▶ **Request**:
Your task is to output the data exactly as it stands.

▶ **Provided data**:
○ ○ ○

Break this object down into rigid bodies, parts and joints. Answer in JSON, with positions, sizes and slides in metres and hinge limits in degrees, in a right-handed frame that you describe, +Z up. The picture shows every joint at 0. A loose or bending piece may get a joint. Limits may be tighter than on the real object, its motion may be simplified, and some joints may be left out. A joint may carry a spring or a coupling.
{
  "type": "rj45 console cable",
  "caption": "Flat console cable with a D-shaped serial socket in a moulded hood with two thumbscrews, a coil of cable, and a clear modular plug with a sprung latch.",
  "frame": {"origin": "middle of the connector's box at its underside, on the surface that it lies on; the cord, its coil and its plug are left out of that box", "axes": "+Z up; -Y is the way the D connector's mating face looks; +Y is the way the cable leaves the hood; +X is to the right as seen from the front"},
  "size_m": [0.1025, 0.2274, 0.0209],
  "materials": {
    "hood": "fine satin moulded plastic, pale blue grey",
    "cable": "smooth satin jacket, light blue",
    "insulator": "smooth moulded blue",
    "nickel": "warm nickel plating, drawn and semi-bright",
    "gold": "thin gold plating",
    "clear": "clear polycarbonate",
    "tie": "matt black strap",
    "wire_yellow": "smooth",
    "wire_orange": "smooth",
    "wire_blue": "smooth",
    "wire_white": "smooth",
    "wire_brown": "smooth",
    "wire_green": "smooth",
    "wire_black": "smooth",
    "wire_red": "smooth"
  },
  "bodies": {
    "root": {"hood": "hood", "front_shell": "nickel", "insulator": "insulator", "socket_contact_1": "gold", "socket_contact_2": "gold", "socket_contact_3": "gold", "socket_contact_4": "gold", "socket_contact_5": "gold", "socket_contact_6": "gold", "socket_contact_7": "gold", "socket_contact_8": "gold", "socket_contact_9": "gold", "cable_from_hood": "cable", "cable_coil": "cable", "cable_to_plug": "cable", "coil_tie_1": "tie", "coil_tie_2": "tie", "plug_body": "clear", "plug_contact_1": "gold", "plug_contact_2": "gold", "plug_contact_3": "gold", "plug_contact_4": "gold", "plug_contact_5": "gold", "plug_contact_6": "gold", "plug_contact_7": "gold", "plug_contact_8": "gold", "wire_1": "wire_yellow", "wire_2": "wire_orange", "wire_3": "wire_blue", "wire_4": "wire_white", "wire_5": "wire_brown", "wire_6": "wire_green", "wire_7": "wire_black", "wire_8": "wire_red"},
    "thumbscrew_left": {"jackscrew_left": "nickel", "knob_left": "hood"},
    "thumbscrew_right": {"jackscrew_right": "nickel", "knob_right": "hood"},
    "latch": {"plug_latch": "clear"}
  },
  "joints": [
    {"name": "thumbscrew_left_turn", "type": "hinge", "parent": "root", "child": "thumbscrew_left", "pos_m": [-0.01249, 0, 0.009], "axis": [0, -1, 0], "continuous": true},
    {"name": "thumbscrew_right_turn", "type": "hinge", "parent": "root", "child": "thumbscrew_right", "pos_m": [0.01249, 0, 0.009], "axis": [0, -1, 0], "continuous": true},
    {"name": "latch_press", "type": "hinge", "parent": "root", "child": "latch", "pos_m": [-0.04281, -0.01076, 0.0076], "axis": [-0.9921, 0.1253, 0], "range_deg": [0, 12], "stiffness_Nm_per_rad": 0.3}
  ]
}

○ ○ ○

▶ **Result of the exercise**:
Break this object down into rigid bodies, parts and joints. Answer in JSON, with positions, sizes and slides in metres and hinge limits in degrees, in a right-handed frame that you describe, +Z up. The picture shows every joint at 0. A loose or bending piece may get a joint. Limits may be tighter than on the real object, its motion may be simplified, and some joints may be left out. A joint may carry a spring or a coupling.
{
  "type": "rj45 console cable",
  "caption": "Flat console cable with a D-shaped serial socket in a moulded hood with two thumbscrews, a coil of cable, and a clear modular plug with a sprung latch.",
  "frame": {"origin": "middle of the connector's box at its underside, on the surface that it lies on; the cord, its coil and its plug are left out of that box", "axes": "+Z up; -Y is the way the D connector's mating face looks; +Y is the way the cable leaves the hood; +X is to the right as seen from the front"},
  "size_m": [0.1025, 0.2274, 0.0209],
  "materials": {
    "hood": "fine satin moulded plastic, pale blue grey",
    "cable": "smooth satin jacket, light blue",
    "insulator": "smooth moulded blue",
    "nickel": "warm nickel plating, drawn and semi-bright",
    "gold": "thin gold plating",
    "clear": "clear polycarbonate",
    "tie": "matt black strap",
    "wire_yellow": "smooth",
    "wire_orange": "smooth",
    "wire_blue": "smooth",
    "wire_white": "smooth",
    "wire_brown": "smooth",
    "wire_green": "smooth",
    "wire_black": "smooth",
    "wire_red": "smooth"
  },
  "bodies": {
    "root": {"hood": "hood", "front_shell": "nickel", "insulator": "insulator", "socket_contact_1": "gold", "socket_contact_2": "gold", "socket_contact_3": "gold", "socket_contact_4": "gold", "socket_contact_5": "gold", "socket_contact_6": "gold", "socket_contact_7": "gold", "socket_contact_8": "gold", "socket_contact_9": "gold", "cable_from_hood": "cable", "cable_coil": "cable", "cable_to_plug": "cable", "coil_tie_1": "tie", "coil_tie_2": "tie", "plug_body": "clear", "plug_contact_1": "gold", "plug_contact_2": "gold", "plug_contact_3": "gold", "plug_contact_4": "gold", "plug_contact_5": "gold", "plug_contact_6": "gold", "plug_contact_7": "gold", "plug_contact_8": "gold", "wire_1": "wire_yellow", "wire_2": "wire_orange", "wire_3": "wire_blue", "wire_4": "wire_white", "wire_5": "wire_brown", "wire_6": "wire_green", "wire_7": "wire_black", "wire_8": "wire_red"},
    "thumbscrew_left": {"jackscrew_left": "nickel", "knob_left": "hood"},
    "thumbscrew_right": {"jackscrew_right": "nickel", "knob_right": "hood"},
    "latch": {"plug_latch": "clear"}
  },
  "joints": [
    {"name": "thumbscrew_left_turn", "type": "hinge", "parent": "root", "child": "thumbscrew_left", "pos_m": [-0.01249, 0, 0.009], "axis": [0, -1, 0], "continuous": true},
    {"name": "thumbscrew_right_turn", "type": "hinge", "parent": "root", "child": "thumbscrew_right", "pos_m": [0.01249, 0, 0.009], "axis": [0, -1, 0], "continuous": true},
    {"name": "latch_press", "type": "hinge", "parent": "root", "child": "latch", "pos_m": [-0.04281, -0.01076, 0.0076], "axis": [-0.9921, 0.1253, 0], "range_deg": [0, 12], "stiffness_Nm_per_rad": 0.3}
  ]
}